With Vaughn seemingly safely out of the picture, Castle made a point to try and make things right with Beckett, offering her a sensual massage as a make-up for the video game incident, though Beckett's odd reaction seemed to indicate that she was anything but appeased after her time with Vaughn. Vaughn's subtle insistence that Castle simply doesn't understand Beckett—at least not the way Vaughn presumed he did—was nagging at her as she asked, "Where are we going?" and Castle, oblivious, responded, "To the bedroom," leaving Beckett with an expression of barely masked anxiety.

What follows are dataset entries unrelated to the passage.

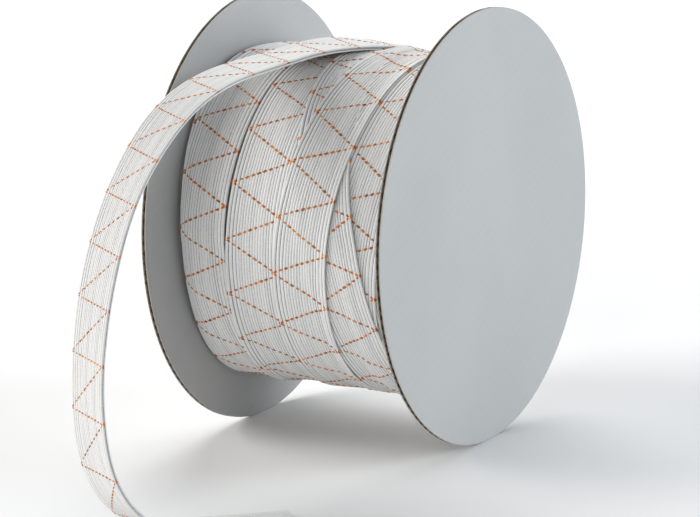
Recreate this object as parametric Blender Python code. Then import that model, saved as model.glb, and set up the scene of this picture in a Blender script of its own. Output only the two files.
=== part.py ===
"""A roll of elastic: a card reel, the woven elastic wound on it, and its loose end.

The reel stands on the rims of its two flanges, with its axis along X. The elastic comes off
the top of the winding, over the front and down to the surface, where its cut end lies flat.
Metres, +Z up. The origin is on the surface, under the centre of the whole thing.
"""
import math
from collections import namedtuple

import bmesh
import bpy
import numpy as np
from mathutils import Vector

# Driving dimensions of the elastic and of the card reel
TAPE_WIDTH = 0.0200
TAPE_THICK = 0.0010
FLANGE_RADIUS = 0.0721
BOARD_THICK = 0.0016
BETWEEN_FLANGES = 0.0852
STANDING_FLAT = 0.0120
LOOSE_REACH = 0.1588
GAP = 0.0003

# The winding under the last turns: its radius on each side, and how it is out of round
LEFT_RADIUS = 0.0558
RIGHT_RADIUS = 0.0550
SIDE_BLEND = (0.000, 0.012)
TOP_DIP = 0.0014
SLUMP_DEPTH = 0.0064
SLUMP_WIDTH = 0.0083
SLUMP_ANGLE = -10.0
SLUMP_SPREAD = 40.0

# What one more turn adds, less than its thickness because the taut elastic beds in
TURN_STEP = 0.00075
EDGE_RAMP = 0.0020

# How fine the surfaces are
FLANGE_SIDES = 96
ROLL_COLUMNS = 43
ROLL_ROWS = 80
LOOSE_STEP = 0.0030
LOOSE_CELLS = 2

# Places that follow from the sizes above
FLAT_SAG = FLANGE_RADIUS - math.sqrt(FLANGE_RADIUS ** 2 - (STANDING_FLAT / 2) ** 2)
AXIS_HEIGHT = FLANGE_RADIUS - FLAT_SAG
AXIS_BACK = (LOOSE_REACH - FLANGE_RADIUS) / 2
ROLL_HALF = BETWEEN_FLANGES / 2 - GAP

# A route is the centre line of the elastic round the reel. up is the angle in degrees from
# the front of the reel, rising over the top and going on round, and side is the place along X.
Route = namedtuple("Route", "up side")
UNDER_TURNS = (
    Route(-360, -0.0323),
    Route(0, -0.0323),
    Route(360, -0.0122),
    Route(720, 0.0081),
    Route(1080, 0.0284),
    Route(1150, 0.0323),
    Route(1440, 0.0323),
)
LAST_TURNS = (
    Route(-966, -0.0048),
    Route(-940, -0.0005),
    Route(-900, 0.0025),
    Route(-810, 0.0045),
    Route(-720, 0.0070),
    Route(-673, 0.0137),
    Route(-642, 0.0175),
    Route(-540, 0.0230),
    Route(-450, 0.0250),
    Route(-360, 0.0185),
    Route(-321, 0.0115),
    Route(-291, 0.0060),
    Route(-255, 0.0030),
    Route(-180, 0.0080),
    Route(-90, 0.0170),
    Route(0, 0.0250),
    Route(40, 0.0315),
    Route(90, 0.0360),
    Route(330, 0.0323),
)

# The loose end, station by station. along is the length from its start on the roll, side,
# ahead and height place its centre line (ahead counts from the reel's axis), and yaw and
# rise in degrees turn the line across it from X towards the front, and up.
Station = namedtuple("Station", "along side ahead height yaw rise")
LOOSE_END = (
    Station(0.000, -0.0048, -0.0245, 0.1240, 9, 2),
    Station(0.016, -0.0076, -0.0095, 0.1283, 10, 1),
    Station(0.032, -0.0103, 0.0063, 0.1291, 10, 0),
    Station(0.050, -0.0133, 0.0241, 0.1290, 10, 1),
    Station(0.070, -0.0167, 0.0438, 0.1285, 10, 2),
    Station(0.090, -0.0199, 0.0633, 0.1266, 10, 4),
    Station(0.110, -0.0227, 0.0822, 0.1206, 11, 8),
    Station(0.128, -0.0242, 0.0974, 0.1111, 14, 12),
    Station(0.146, -0.0248, 0.1108, 0.0992, 17, 16),
    Station(0.164, -0.0242, 0.1225, 0.0857, 19, 18),
    Station(0.182, -0.0226, 0.1327, 0.0708, 21, 19),
    Station(0.200, -0.0201, 0.1413, 0.0553, 24, 21),
    Station(0.218, -0.0165, 0.1485, 0.0392, 27, 22),
    Station(0.230, -0.0133, 0.1518, 0.0282, 29, 22),
    Station(0.242, -0.0088, 0.1531, 0.0172, 34, 21),
    Station(0.254, -0.0023, 0.1505, 0.0076, 41, 17),
    Station(0.266, 0.0060, 0.1440, 0.0021, 47, 8),
    Station(0.278, 0.0148, 0.1360, 0.0005, 48, 0),
    Station(0.290, 0.0237, 0.1280, 0.0005, 48, 0),
    Station(0.308, 0.0370, 0.1160, 0.0005, 48, 0),
)

# Colour, roughness and metallic value
CARD = ("card", (0.72, 0.74, 0.75, 1.0), 0.85, 0.0)
ELASTIC = ("woven_elastic", (0.84, 0.86, 0.88, 1.0), 0.75, 0.0)


def clear_scene():
    for thing in list(bpy.data.objects):
        bpy.data.objects.remove(thing, do_unlink=True)


def material(name, colour, roughness, metallic):
    made = bpy.data.materials.new(name)
    made.use_nodes = True
    shader = made.node_tree.nodes["Principled BSDF"]
    shader.inputs["Base Color"].default_value = colour
    shader.inputs["Roughness"].default_value = roughness
    shader.inputs["Metallic"].default_value = metallic
    return made


def add_object(name, mesh, finish, smooth_angle):
    bm = bmesh.new()
    bm.from_mesh(mesh)
    bmesh.ops.recalc_face_normals(bm, faces=bm.faces)
    bm.to_mesh(mesh)
    bm.free()
    mesh.shade_smooth()
    mesh.set_sharp_from_angle(angle=math.radians(smooth_angle))
    mesh.materials.append(finish)
    thing = bpy.data.objects.new(name, mesh)
    bpy.context.scene.collection.objects.link(thing)
    return thing


def spline(rows, column, at):
    """A smooth curve through one column of a table, over the table's first column."""
    knots = np.array([row[0] for row in rows], float)
    values = np.array([getattr(row, column) for row in rows], float)
    gaps = np.diff(knots)
    slopes = np.diff(values) / gaps
    count = len(knots)
    system = np.eye(count)
    right = np.zeros(count)
    for i in range(1, count - 1):
        system[i, i - 1:i + 2] = gaps[i - 1], 2 * (gaps[i - 1] + gaps[i]), gaps[i]
        right[i] = 6 * (slopes[i] - slopes[i - 1])
    bend = np.linalg.solve(system, right)
    at = np.clip(at, knots[0], knots[-1])
    i = np.clip(np.searchsorted(knots, at) - 1, 0, count - 2)
    before, after = at - knots[i], knots[i + 1] - at
    curve = (bend[i] * after ** 3 + bend[i + 1] * before ** 3) / (6 * gaps[i])
    start = (values[i] / gaps[i] - bend[i] * gaps[i] / 6) * after
    end = (values[i + 1] / gaps[i] - bend[i + 1] * gaps[i] / 6) * before
    return curve + start + end


def ease(value, low, high):
    """0 below low, 1 above high, and a soft step between."""
    part = np.clip((value - low) / (high - low), 0, 1)
    return part * part * (3 - 2 * part)


def winding_radius(side, up):
    """The radius of the winding under the elastic's turns, at a place along X and an angle."""
    top = np.clip(np.sin(np.radians(up)), 0, 1) ** 4
    blend = ease(side, *SIDE_BLEND)
    radius = (LEFT_RADIUS - TOP_DIP * top) * (1 - blend) + RIGHT_RADIUS * blend
    from_slump = (up - SLUMP_ANGLE + 180) % 360 - 180
    near_edge = np.clip((side + ROLL_HALF - SLUMP_WIDTH) / -SLUMP_WIDTH, 0, 1)
    slump = SLUMP_DEPTH * np.exp(-(from_slump / SLUMP_SPREAD) ** 2) * near_edge ** 2
    return radius - slump


def turns_over(route, side, up):
    """How many turns of a route lie over each place, with soft edges."""
    count = np.zeros(np.broadcast(side, up).shape)
    first = math.floor(route[0].up / 360) - 1
    last = math.ceil(route[-1].up / 360) + 1
    for turn in range(first, last):
        angle = up + 360 * turn
        centre = spline(route, "side", angle)
        inside = (angle >= route[0].up) & (angle <= route[-1].up)
        from_edge = TAPE_WIDTH / 2 - np.abs(side - centre)
        cover = ease(from_edge, -EDGE_RAMP / 2, EDGE_RAMP / 2)
        count += np.where(inside, cover, 0)
    return count


def wound_roll(finish):
    """The winding with its overlapping turns, as one solid from end to end."""
    side = np.linspace(-ROLL_HALF, ROLL_HALF, ROLL_COLUMNS)[:, None]
    up = np.linspace(0, 360, ROLL_ROWS, endpoint=False)[None, :]
    turns = turns_over(UNDER_TURNS, side, up) + turns_over(LAST_TURNS, side, up)
    radius = winding_radius(side, up) + TURN_STEP * turns
    y = AXIS_BACK - radius * np.cos(np.radians(up))
    z = AXIS_HEIGHT + radius * np.sin(np.radians(up))
    bm = bmesh.new()
    rings = []
    for column in range(ROLL_COLUMNS):
        places = zip(y[column], z[column])
        rings.append([bm.verts.new((side[column, 0], py, pz)) for py, pz in places])
    for ring, beside in zip(rings, rings[1:]):
        for row in range(ROLL_ROWS):
            after = (row + 1) % ROLL_ROWS
            bm.faces.new((ring[row], ring[after], beside[after], beside[row]))
    bm.faces.new(rings[0])
    bm.faces.new(rings[-1])
    mesh = bpy.data.meshes.new("wound_roll")
    bm.to_mesh(mesh)
    bm.free()
    return add_object("wound_roll", mesh, finish, 40)


def flange(name, inner_face, outward, finish):
    """A round board with a small flat that it stands on."""
    half_flat = math.asin(STANDING_FLAT / 2 / FLANGE_RADIUS)
    bottom = -math.pi / 2
    angles = np.linspace(bottom + half_flat, bottom + 2 * math.pi - half_flat, FLANGE_SIDES)
    bm = bmesh.new()
    rim = []
    for angle in angles:
        y = AXIS_BACK + FLANGE_RADIUS * math.cos(angle)
        z = AXIS_HEIGHT + FLANGE_RADIUS * math.sin(angle)
        rim.append(bm.verts.new((inner_face, y, z)))
    board = bmesh.ops.extrude_face_region(bm, geom=[bm.faces.new(rim)])
    moved = [item for item in board["geom"] if isinstance(item, bmesh.types.BMVert)]
    bmesh.ops.translate(bm, verts=moved, vec=(outward * BOARD_THICK, 0, 0))
    mesh = bpy.data.meshes.new(name)
    bm.to_mesh(mesh)
    bm.free()
    return add_object(name, mesh, finish, 30)


def loose_frames():
    """Centre, line across and outward normal at each step along the loose end."""
    length = LOOSE_END[-1].along
    steps = round(length / LOOSE_STEP)
    along = np.linspace(0, length, steps + 1)
    side = spline(LOOSE_END, "side", along)
    ahead = spline(LOOSE_END, "ahead", along)
    height = spline(LOOSE_END, "height", along)
    yaw = np.radians(spline(LOOSE_END, "yaw", along))
    rise = np.radians(spline(LOOSE_END, "rise", along))
    low_edge = TAPE_WIDTH / 2 * np.abs(np.sin(rise)) + TAPE_THICK / 2
    height = np.maximum(height, low_edge)
    centres = np.stack([side, AXIS_BACK - ahead, height], axis=1)
    onward = np.gradient(centres, axis=0)
    onward /= np.linalg.norm(onward, axis=1)[:, None]
    flat = np.cos(rise)
    across = np.stack([flat * np.cos(yaw), -flat * np.sin(yaw), np.sin(rise)], axis=1)
    across -= onward * np.sum(onward * across, axis=1)[:, None]
    across /= np.linalg.norm(across, axis=1)[:, None]
    return centres, across, np.cross(onward, across)


def loose_end(finish):
    """The elastic that has come off the roll: a sheet that hangs in an arch to the surface."""
    centres, across, outward = loose_frames()
    places = np.linspace(-TAPE_WIDTH / 2, TAPE_WIDTH / 2, LOOSE_CELLS + 1)
    loop = [(place, TAPE_THICK / 2) for place in places]
    loop += [(place, -TAPE_THICK / 2) for place in places[::-1]]
    bm = bmesh.new()
    sections = []
    for centre, sideways, out in zip(centres, across, outward):
        corners = [centre + sideways * place + out * level for place, level in loop]
        sections.append([bm.verts.new(Vector(corner)) for corner in corners])
    for section, after in zip(sections, sections[1:]):
        for i in range(len(loop)):
            j = (i + 1) % len(loop)
            bm.faces.new((section[i], section[j], after[j], after[i]))
    bm.faces.new(sections[0])
    bm.faces.new(sections[-1])
    mesh = bpy.data.meshes.new("loose_end")
    bm.to_mesh(mesh)
    bm.free()
    return add_object("loose_end", mesh, finish, 40)


def main():
    clear_scene()
    card = material(*CARD)
    elastic = material(*ELASTIC)
    flange("flange_left", -BETWEEN_FLANGES / 2, -1, card)
    flange("flange_right", BETWEEN_FLANGES / 2, 1, card)
    wound_roll(elastic)
    loose_end(elastic)


main()
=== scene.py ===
"""Looks of a roll of elastic: the woven tape turn by turn, its zigzag, and the fluted card reel.

Metres, in the frame's own axes. The reel's axis lies along X, and the loose end towards -Y.
"""
import math
from collections import namedtuple

import bpy
import numpy as np
from mathutils import Matrix, Vector


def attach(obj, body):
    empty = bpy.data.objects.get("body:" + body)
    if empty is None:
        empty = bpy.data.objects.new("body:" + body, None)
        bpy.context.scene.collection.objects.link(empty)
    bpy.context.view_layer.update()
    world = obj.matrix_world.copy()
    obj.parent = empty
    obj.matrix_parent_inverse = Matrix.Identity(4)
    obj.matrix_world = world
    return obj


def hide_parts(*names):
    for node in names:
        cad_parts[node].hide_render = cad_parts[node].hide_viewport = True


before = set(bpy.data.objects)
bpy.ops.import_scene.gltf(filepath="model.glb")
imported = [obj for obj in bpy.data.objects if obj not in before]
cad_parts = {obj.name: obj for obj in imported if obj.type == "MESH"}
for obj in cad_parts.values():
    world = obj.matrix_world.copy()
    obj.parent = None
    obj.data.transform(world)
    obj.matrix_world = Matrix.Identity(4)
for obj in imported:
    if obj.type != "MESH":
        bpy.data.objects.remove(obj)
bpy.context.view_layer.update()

# The reel, with the sizes of its solids, how far the loose end reaches to the front of its axis,
# and how far the tape stays off the flanges
FLANGE_RADIUS = 0.0721
BOARD_THICK = 0.0016
BETWEEN_FLANGES = 0.0852
STANDING_FLAT = 0.0120
LOOSE_REACH = 0.1588
GAP = 0.0003
FLAT_SAG = FLANGE_RADIUS - math.sqrt(FLANGE_RADIUS ** 2 - (STANDING_FLAT / 2) ** 2)
AXIS_HEIGHT = FLANGE_RADIUS - FLAT_SAG
AXIS_BACK = (LOOSE_REACH - FLANGE_RADIUS) / 2
ROLL_HALF = BETWEEN_FLANGES / 2 - GAP

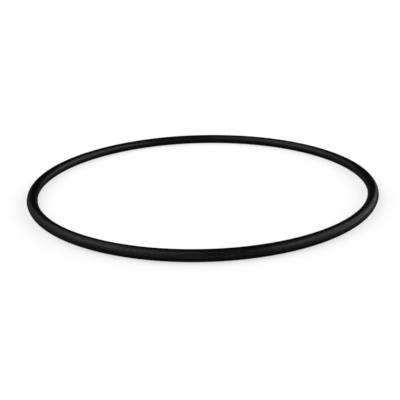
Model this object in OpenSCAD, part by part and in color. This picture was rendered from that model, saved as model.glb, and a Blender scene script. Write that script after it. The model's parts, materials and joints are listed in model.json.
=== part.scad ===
// Moulded rubber o-ring, lying flat: a seal for a groove that is 100 mm across its
// floor, in a housing bored to 105 mm.
// The whole ring is one moulding: a round cord swept round a circle, with the
// trimmed flash of the two mould halves left as a fine line inside and outside.
// The origin is the ring's centre on the mould's parting plane, and Z is its axis.

/* [Ring] */
// Inside diameter, measured to the round cord and without the flash
inner_d = 99.4; // [20:0.1:300]
// Diameter of the round cord
cord_d = 3.1; // [1.5:0.01:8]

/* [Parting line] */
// Height that the trimmed flash keeps above the cord
flash_h = 0.05; // [0.02:0.01:0.1]
// Width of the flat that the trimming leaves on top of the flash
flash_flat_w = 0.1; // [0.05:0.01:0.2]
// Width of the flash at its root, where the mould edges are worn round
flash_root_w = 0.24; // [0.22:0.01:0.5]

/* [Hidden] */

// Facets of a full turn, for the cord's section and for the ring
SECTION_FACETS = 96;
RING_FACETS = 360;
// How far the foot of the flash sits inside the cord, so that the two join cleanly
FLASH_SINK = 0.005;

cord_r = cord_d / 2;
// Radius of the circle that the cord's centre follows
path_r = inner_d / 2 + cord_r;
// Distance of the flash's foot from the middle of the cord
flash_foot_x = sqrt(pow(cord_r, 2) - pow(flash_root_w / 2, 2)) - FLASH_SINK;

// The trimmed flash on both sides of the cord, as one strip across its middle
module flash_strip() {
    land_x = cord_r + flash_h;
    land_z = flash_flat_w / 2;
    foot_z = flash_root_w / 2;
    polygon([
        [land_x, -land_z],
        [land_x, land_z],
        [flash_foot_x, foot_z],
        [-flash_foot_x, foot_z],
        [-land_x, land_z],
        [-land_x, -land_z],
        [-flash_foot_x, -foot_z],
        [flash_foot_x, -foot_z]
    ]);
}

// Section of the moulding: the round cord, with the flash on its equator,
// towards the ring's hole and away from it
module moulded_section() {
    circle(r = cord_r, $fn = SECTION_FACETS);
    flash_strip();
}

module o_ring() {
    color([0.06, 0.06, 0.065])
        rotate_extrude($fn = RING_FACETS)
            translate([path_r, 0]) moulded_section();
}

o_ring();
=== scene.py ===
"""A moulded black rubber o-ring, lying flat on a plain white floor.

The ring is one moulding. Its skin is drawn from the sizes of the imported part: a
round cord swept round a circle, with the trimmed flash of the two mould halves
on its inside and outside. The lengths in this file are metres.
"""

import json
import math

import bpy
from bpy.props import (
    FloatProperty,
    FloatVectorProperty,
    IntProperty,
    PointerProperty,
)
from mathutils import Matrix, Vector, noise


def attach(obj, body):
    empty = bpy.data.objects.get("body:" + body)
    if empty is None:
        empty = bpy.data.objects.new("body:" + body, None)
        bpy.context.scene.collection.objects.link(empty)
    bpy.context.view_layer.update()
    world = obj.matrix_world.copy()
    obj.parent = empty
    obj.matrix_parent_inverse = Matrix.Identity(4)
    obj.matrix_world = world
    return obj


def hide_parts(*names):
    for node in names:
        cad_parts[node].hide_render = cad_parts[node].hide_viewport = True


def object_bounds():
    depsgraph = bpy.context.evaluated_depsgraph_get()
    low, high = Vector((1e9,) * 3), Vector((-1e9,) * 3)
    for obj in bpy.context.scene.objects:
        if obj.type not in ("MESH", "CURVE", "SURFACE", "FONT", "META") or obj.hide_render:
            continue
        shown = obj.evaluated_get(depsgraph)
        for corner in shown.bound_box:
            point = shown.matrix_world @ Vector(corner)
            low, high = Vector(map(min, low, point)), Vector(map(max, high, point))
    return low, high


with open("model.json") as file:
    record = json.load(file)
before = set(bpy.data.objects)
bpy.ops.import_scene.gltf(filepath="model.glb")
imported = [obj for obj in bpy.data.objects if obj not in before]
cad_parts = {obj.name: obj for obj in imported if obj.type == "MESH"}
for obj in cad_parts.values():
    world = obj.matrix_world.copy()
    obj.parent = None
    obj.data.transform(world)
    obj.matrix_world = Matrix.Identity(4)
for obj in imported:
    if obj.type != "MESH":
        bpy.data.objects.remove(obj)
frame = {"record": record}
cad_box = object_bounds()

bl_info = {
    "name": "Moulded O-Ring",
    "version": (1, 0, 0),
    "blender": (4, 5, 0),
    "location": "3D View > Sidebar > O-Ring",
    "description": "Builds a moulded rubber o-ring on a plain studio floor",
    "category": "Add Mesh",
}

MM = 0.001
WHITE = (1.0, 1.0, 1.0, 1.0)


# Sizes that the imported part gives

def seat(name):
    """Radius and width of one of the part's two seats, the flats of its trimmed flash."""
    for mount in frame["record"]["mounts"]:
        if mount["name"] == name:
            return mount["dims"]["r_mm"] * MM, mount["dims"]["length_mm"] * MM
    raise KeyError(name)


INNER_FLAT_RADIUS, FLASH_FLAT_WIDTH = seat("groove_seat")
OUTER_FLAT_RADIUS, _ = seat("housing_seat")
FLOOR_HEIGHT = cad_box[0].z
CORD_RADIUS = (cad_box[1].z - cad_box[0].z) / 2
PATH_RADIUS = (INNER_FLAT_RADIUS + OUTER_FLAT_RADIUS) / 2
FLASH_HEIGHT = (OUTER_FLAT_RADIUS - INNER_FLAT_RADIUS) / 2 - CORD_RADIUS


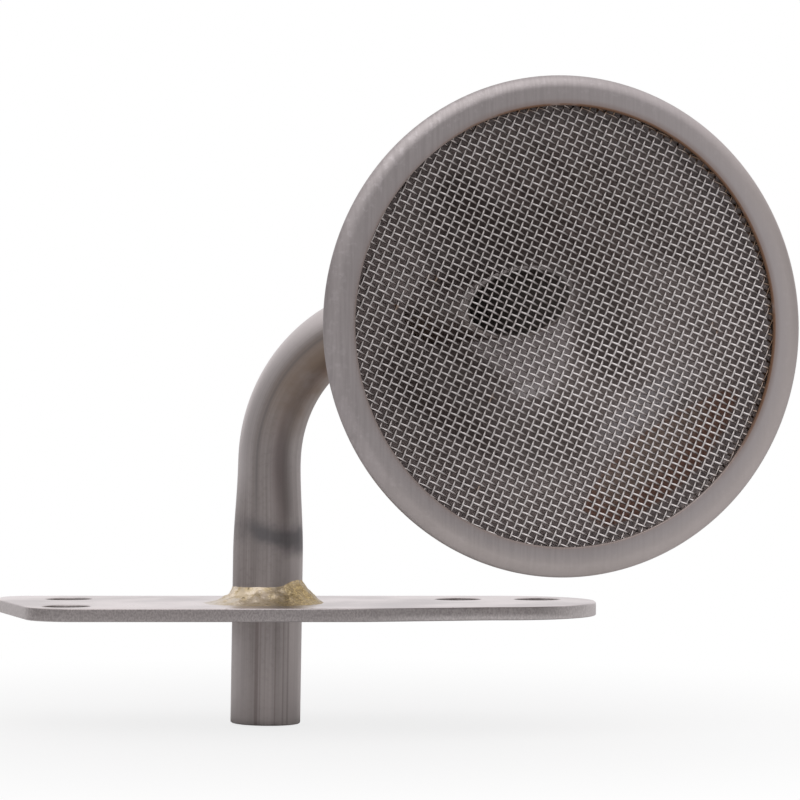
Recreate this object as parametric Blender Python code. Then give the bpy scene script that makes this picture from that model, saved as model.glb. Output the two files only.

Something like this was inevitable. Ever since Castle's ex came to town with her friendly warning that he wasn't the most forthcoming of people, Beckett's had this doubt dangling in the back of her mind. Vaughn's words simply solidified the fears that were implanted however many weeks ago by Meredith. There was no way that this relationship wasn't going to hit troubled waters eventually; I suppose I just wish the reason was something more interesting than "Castle isn't very open, and also he's kind of an inconsiderate doof on occasion."
– With next week's episode being a flashback-heavy nostalgia trip, that narrows the amount of time left in the season to meaningfully flesh this whole thing out. Incidentally, that episode was supposed to air this week, but because it features a bombing plotline, it was swapped with the episode that ran last night.
– I couldn't tell whether Vaughn's comment that his mother reads Castle's books was meant as a halfhearted compliment or halfhearted insult. Castle seemed to go with the former, if nothing else.
– "Erik Vaughn is way sexier than Clooney." No, Martha. No he is not.
– On the subject of the night's killer, I will only repeat a favorite quote from the David Mamet comedy State and Main. "It's the truth that you should never trust anybody who wears a bow tie. Cravat's supposed to point down to accentuate the genitals. Why'd you wanna trust somebody whose tie points out to accentuate his ears?"